--- Start Provided data ---

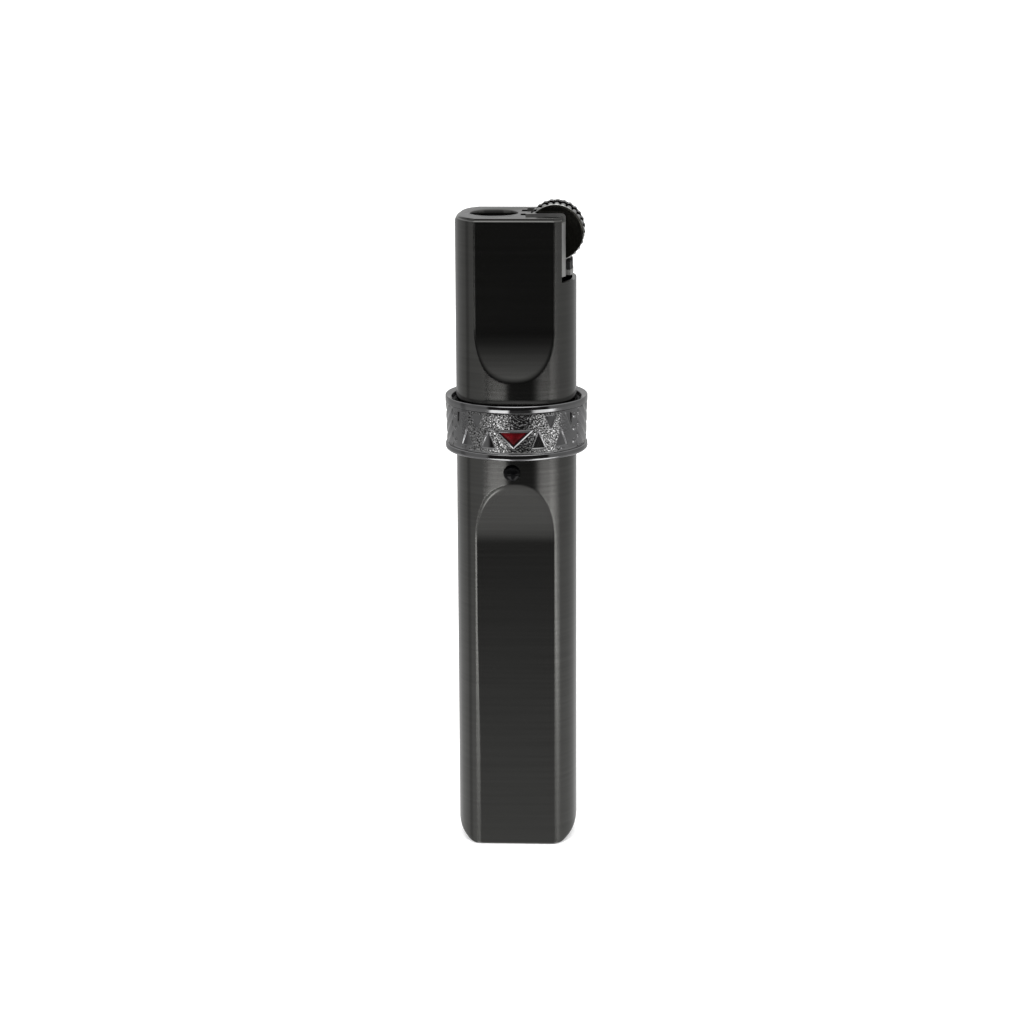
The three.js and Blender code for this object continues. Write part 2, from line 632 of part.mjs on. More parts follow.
// The band: a rail at each edge, a groove beside it, and a sunk field between.
function ringBand() {
  const [bottom, top] = RING_Z;
  const field = RING_RADIUS - 0.25;
  const groove = RING_RADIUS - 0.35;
  const railHeight = 0.75;
  const half = [
    [RING_BORE, bottom], [RING_RADIUS - 0.12, bottom], [RING_RADIUS, bottom + 0.15],
    [RING_RADIUS, bottom + railHeight], [groove, bottom + railHeight + 0.1],
    [groove, bottom + railHeight + 0.5], [field, bottom + railHeight + 0.6],
  ];
  const mirrored = half.map(([radius, z]) => [radius, bottom + top - z]).reverse();
  const made = turned(0, [...half, ...mirrored, half[0]], RING_SIDES);
  return made.subtract(frontTriangle(-0.04, [-RING_RADIUS - 1, BEZEL_SEAT_Y]));
}

function ringBezel() {
  const outer = frontTriangle(0, [-RING_RADIUS + 0.02, BEZEL_SEAT_Y - SLIP]);
  return outer.subtract(frontTriangle(BEZEL_RIM, [-RING_RADIUS - 1, -9]));
}

function ringInlay() {
  return frontTriangle(BEZEL_RIM + 0.02, [-RING_RADIUS + 0.16, BEZEL_SEAT_Y - SLIP]);
}

// The sleeve fills the space between the oval case and the round band.
function ringSleeve() {
  const outside = rodZ(0, RING_BORE - SLIP, SLEEVE_Z, RING_SIDES);
  return outside.subtract(ovalPrism(-0.08, [SLEEVE_Z[0] - 1, SLEEVE_Z[1] + 1]));
}

// The domed stud, turned about Y: dome outside, shank in the wall, flange inside.
function stopStud() {
  const face = -CASE_DEPTH / 2;
  const dome = [0, 0.35, 0.65, 0.9, 1].map((part) => {
    const radius = (STUD_RADIUS - SLIP) * part;
    return [radius, face - STUD_PROUD * Math.sqrt(1 - part ** 2)];
  });
  const [flangeFront, flangeBack] = STUD_FLANGE_Y;
  const inside = [[STUD_RADIUS - SLIP, flangeFront], [1.6, flangeFront], [1.6, flangeBack], [0, flangeBack]];
  const points = [...dome, ...inside].map(([radius, y]) => new THREE.Vector2(radius, y));
  return solid(new THREE.LatheGeometry(points, 24).translate(STUD_X, 0, STUD_Z));
}

function studLeaf() {
  return block([STUD_X - 1.2, STUD_X + 1.2], LEAF_Y, [58.0, 66.5]);
}

// ---- Assembly ----

const caseSolid = caseEnvelope();
const casing = new THREE.Group();
casing.add(
  piece("upper_case", upperCase(caseSolid), MATERIALS.gunmetal),
  piece("lower_case", lowerCase(caseSolid), MATERIALS.gunmetal),
  piece("wheel_frame", wheelFrame(), MATERIALS.zinc),
  piece("wheel_axle", rodY(WHEEL_X, WHEEL_Z, AXLE_RADIUS, [-4.2, 4.2]), MATERIALS.greySteel),
  piece("rocker_pin", rodY(ROCKER_X, ROCKER_Z, ROCKER_PIN_RADIUS, [-4.8, 4.8]), MATERIALS.greySteel),
);

const flintWheel = new THREE.Group();
flintWheel.add(
  piece("wheel_disc_front", wheelDisc(-1), MATERIALS.wheelSteel),
  piece("wheel_disc_rear", wheelDisc(1), MATERIALS.wheelSteel),
  piece("striker_wheel", strikerWheel(), MATERIALS.wheelSteel),
);

const flintLine = new THREE.Group();
const flintSpringZ = [FLINT_SCREW_Z[1] + 0.02, FLINT_Z[0] - 0.02];
flintLine.add(
  piece("flint", rodZ(FLINT_X, FLINT_RADIUS, FLINT_Z), MATERIALS.flint),
  piece("flint_tube", tube(FLINT_X, FLINT_TUBE_RADIUS, FLINT_TUBE_BORE, FLINT_TUBE_Z), MATERIALS.brass),
  piece(
    "flint_spring",
    coilSpring(FLINT_X, 1.0, 0.2, flintSpringZ, FLINT_SPRING_TURNS),
    MATERIALS.spring,
  ),
  piece("flint_screw", flintScrew(), MATERIALS.brass),
);

const gasControl = new THREE.Group();
gasControl.add(
  piece("gas_button", buttonFrame(), MATERIALS.greySteel),
  piece("button_pad", buttonPad(), MATERIALS.blackPlastic),
  piece("valve_rocker", rocker(), MATERIALS.greySteel),
);

const gasLine = new THREE.Group();
gasLine.add(
  piece("gas_tank", tank(), MATERIALS.tankPlastic),
  piece("tank_plug", tankPlug(), MATERIALS.tankPlastic),
  piece("valve_body", valveBody(), MATERIALS.brass),
  piece("valve_gasket", tube(GAS_X, 2.8, 2.3, [TANK_TOP_Z + 0.02, 57.18]), MATERIALS.rubber),
  piece("valve_cap", valveCap(), MATERIALS.brass),
  piece("valve_stem", valveStem(), MATERIALS.brass),
  piece("valve_seal", rodZ(GAS_X, 1.3, [57.92, 58.23]), MATERIALS.rubber),
  piece("valve_spring", coilSpring(GAS_X, 1.3, 0.2, [59.02, 66.2], 5), MATERIALS.spring),
  piece("flow_filter", rodZ(GAS_X, 1.55, [50.35, 51.98]), MATERIALS.ceramic),
  piece("gas_hose", tube(GAS_X, 1.5, 0.92, [71.4, 77.3]), MATERIALS.silicone),
  piece("jet_nozzle", jetNozzle(), MATERIALS.brass),
  piece("mixing_tube", mixingTube(), MATERIALS.brass),
  piece("flame_disc", flameDisc(), MATERIALS.ceramic),
  piece("windscreen", windscreen(), MATERIALS.greySteel),
);

const baseValves = new THREE.Group();
baseValves.add(
  piece("refill_body", refillBody(), MATERIALS.brass),
  piece("refill_stem", refillStem(), MATERIALS.brass),
  piece("refill_seal", tube(REFILL_X, 1.3, 0.8, [2.65, 3.2]), MATERIALS.rubber),
  piece("refill_spring", coilSpring(REFILL_X, 0.95, 0.16, [4.05, 10.85], 5), MATERIALS.spring),
  piece("flame_adjuster", flameAdjuster(), MATERIALS.brass),
  piece("adjuster_o_ring", oRing(GAS_X, 7.95, 1.05, 0.36), MATERIALS.rubber),
);

const ring = new THREE.Group();
ring.add(
  piece("ring_band", ringBand(), MATERIALS.blackChrome),
  piece("ring_bezel", ringBezel(), MATERIALS.blackChrome),
  piece("ring_inlay", ringInlay(), MATERIALS.enamel),
  piece("ring_sleeve", ringSleeve(), MATERIALS.rubber),
  piece("stop_stud", stopStud(), MATERIALS.glossBlack),
  piece("stud_leaf_spring", studLeaf(), MATERIALS.spring),
);

const torch = new THREE.Group();
torch.add(casing, flintWheel, flintLine, gasControl, gasLine, baseValves, ring);

export default torch;
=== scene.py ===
import json
import math

import bmesh
import bpy
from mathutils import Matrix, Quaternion, Vector, noise


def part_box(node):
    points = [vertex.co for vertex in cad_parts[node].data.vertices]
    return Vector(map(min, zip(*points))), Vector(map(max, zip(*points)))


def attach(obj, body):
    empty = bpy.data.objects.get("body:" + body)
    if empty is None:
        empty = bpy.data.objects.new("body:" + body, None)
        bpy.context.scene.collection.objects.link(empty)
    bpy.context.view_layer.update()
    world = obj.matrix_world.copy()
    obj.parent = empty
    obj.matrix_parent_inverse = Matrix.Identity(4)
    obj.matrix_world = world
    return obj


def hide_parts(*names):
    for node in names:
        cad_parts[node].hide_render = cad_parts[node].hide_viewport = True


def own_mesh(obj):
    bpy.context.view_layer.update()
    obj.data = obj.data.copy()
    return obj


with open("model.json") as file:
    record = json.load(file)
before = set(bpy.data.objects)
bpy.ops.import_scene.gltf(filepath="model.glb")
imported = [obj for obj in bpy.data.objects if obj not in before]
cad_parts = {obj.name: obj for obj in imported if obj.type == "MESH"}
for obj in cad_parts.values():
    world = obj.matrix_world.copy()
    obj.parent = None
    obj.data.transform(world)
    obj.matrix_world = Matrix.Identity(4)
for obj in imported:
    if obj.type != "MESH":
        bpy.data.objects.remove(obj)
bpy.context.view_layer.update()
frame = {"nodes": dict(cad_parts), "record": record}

MM = 0.001

# ---- The case: sizes in millimetres, from the frame where it has them ----

def mm_box(node):
    """A CAD node's lowest and highest corner in millimetres."""
    low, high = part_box(node)
    return Vector(low) / MM, Vector(high) / MM


HALF_WIDTH, HALF_DEPTH, SEAM_Z = mm_box("lower_case")[1]
TOP_Z = mm_box("upper_case")[1].z
OVAL_POWER = 2.35
TOP_PLATE = 0.8
TOP_FILLET = 1.2
BASE_ROUND_IN = 2.6
BASE_ROUND_UP = 3.4
CORNER_SOFTNESS = 1.1
FACET_Y = 6.95
EDGE_ROUND = 0.3
# The top plate stands on a small step: inset against the distance below the top
TOP_STEP = [(0.0, 0.36), (0.04, 0.31), (0.07, 0.3), (0.3, 0.27), (0.33, 0.25), (0.42, 0.05), (0.48, 0.0)]
UPPER_FACET_TIP_Z = 73.3
UPPER_FACET_RAMP = 8.0
LOWER_FACET_TIP_Z = 57.1
LOWER_FACET_RAMP = 9.0
# The facets' long edges are crisp down to one height and softest below another
CRISP_EDGE, CRISP_DOWN_TO = 0.18, 36.0
SOFT_EDGE, SOFT_BELOW = 0.4, 16.0
WALL = 0.6
CAVITY_HALF_DEPTH = 6.25
CAVITY_FLOOR_Z = 3.6
# The base is hollowed a little deeper within its thick edge
BASE_EDGE = 2.4
BASE_FLOOR_Z = 1.2
ADJUSTER_HOLE_RADIUS = 1.4
REFILL_HOLE_RADIUS = 1.8
SCREW_HOLE_RADIUS = 1.5
# How far a cutting block reaches past the case
PAST_CASE = 30

WHEEL_LOW, WHEEL_HIGH = mm_box("wheel_disc_front")
WHEEL_X = (WHEEL_LOW.x + WHEEL_HIGH.x) / 2
WHEEL_Z = (WHEEL_LOW.z + WHEEL_HIGH.z) / 2
WHEEL_RADIUS = (WHEEL_HIGH.z - WHEEL_LOW.z) / 2
WHEEL_TEETH = 27
# The wheel's slots in the top plate, the same front and back: where each starts in x, and its sides in y
DISC_SLOT = (0.85, 1.2, 3.05)
CHEEK_SLOT = (1.6, 2.0, 3.7)
MIDDLE_SLOT_X = 2.3
MIDDLE_SLOT_Y = 2.1

SCREEN_LOW, SCREEN_HIGH = mm_box("windscreen")
GAS_X = (SCREEN_LOW.x + SCREEN_HIGH.x) / 2
MOUTH_RADIUS = 3.59
NOTCH_X = 7.12
NOTCH_Z = 87.8
SPARK_WINDOW_Z = (90.0, 95.0)
SPARK_WINDOW_Y = (-1.3, 1.3)

RING_LOW, RING_HIGH = mm_box("ring_band")
RING_RADIUS = RING_HIGH.x
RING_BORE = 9.85
GRAIN_SIZE = 0.27
GRAIN_HEIGHT = 0.02
BEAD_PITCH = 1.95
STUD_LOW, STUD_HIGH = mm_box("stop_stud")
STUD_X = (STUD_LOW.x + STUD_HIGH.x) / 2
STUD_Z = (STUD_LOW.z + STUD_HIGH.z) / 2
STUD_RADIUS = 1.24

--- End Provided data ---

▶ [What needs to be done]
Extract the span of lines that starts with the line containing "const torch = new THREE.Group();" and ends with the line containing "return Vector(low) /". Keep it exact and add nothing.

▶ [Result for this exercise]
const torch = new THREE.Group();
torch.add(casing, flintWheel, flintLine, gasControl, gasLine, baseValves, ring);

export default torch;
=== scene.py ===
import json
import math

import bmesh
import bpy
from mathutils import Matrix, Quaternion, Vector, noise


def part_box(node):
    points = [vertex.co for vertex in cad_parts[node].data.vertices]
    return Vector(map(min, zip(*points))), Vector(map(max, zip(*points)))


def attach(obj, body):
    empty = bpy.data.objects.get("body:" + body)
    if empty is None:
        empty = bpy.data.objects.new("body:" + body, None)
        bpy.context.scene.collection.objects.link(empty)
    bpy.context.view_layer.update()
    world = obj.matrix_world.copy()
    obj.parent = empty
    obj.matrix_parent_inverse = Matrix.Identity(4)
    obj.matrix_world = world
    return obj


def hide_parts(*names):
    for node in names:
        cad_parts[node].hide_render = cad_parts[node].hide_viewport = True


def own_mesh(obj):
    bpy.context.view_layer.update()
    obj.data = obj.data.copy()
    return obj


with open("model.json") as file:
    record = json.load(file)
before = set(bpy.data.objects)
bpy.ops.import_scene.gltf(filepath="model.glb")
imported = [obj for obj in bpy.data.objects if obj not in before]
cad_parts = {obj.name: obj for obj in imported if obj.type == "MESH"}
for obj in cad_parts.values():
    world = obj.matrix_world.copy()
    obj.parent = None
    obj.data.transform(world)
    obj.matrix_world = Matrix.Identity(4)
for obj in imported:
    if obj.type != "MESH":
        bpy.data.objects.remove(obj)
bpy.context.view_layer.update()
frame = {"nodes": dict(cad_parts), "record": record}

MM = 0.001

# ---- The case: sizes in millimetres, from the frame where it has them ----

def mm_box(node):
    """A CAD node's lowest and highest corner in millimetres."""
    low, high = part_box(node)
    return Vector(low) / MM, Vector(high) / MM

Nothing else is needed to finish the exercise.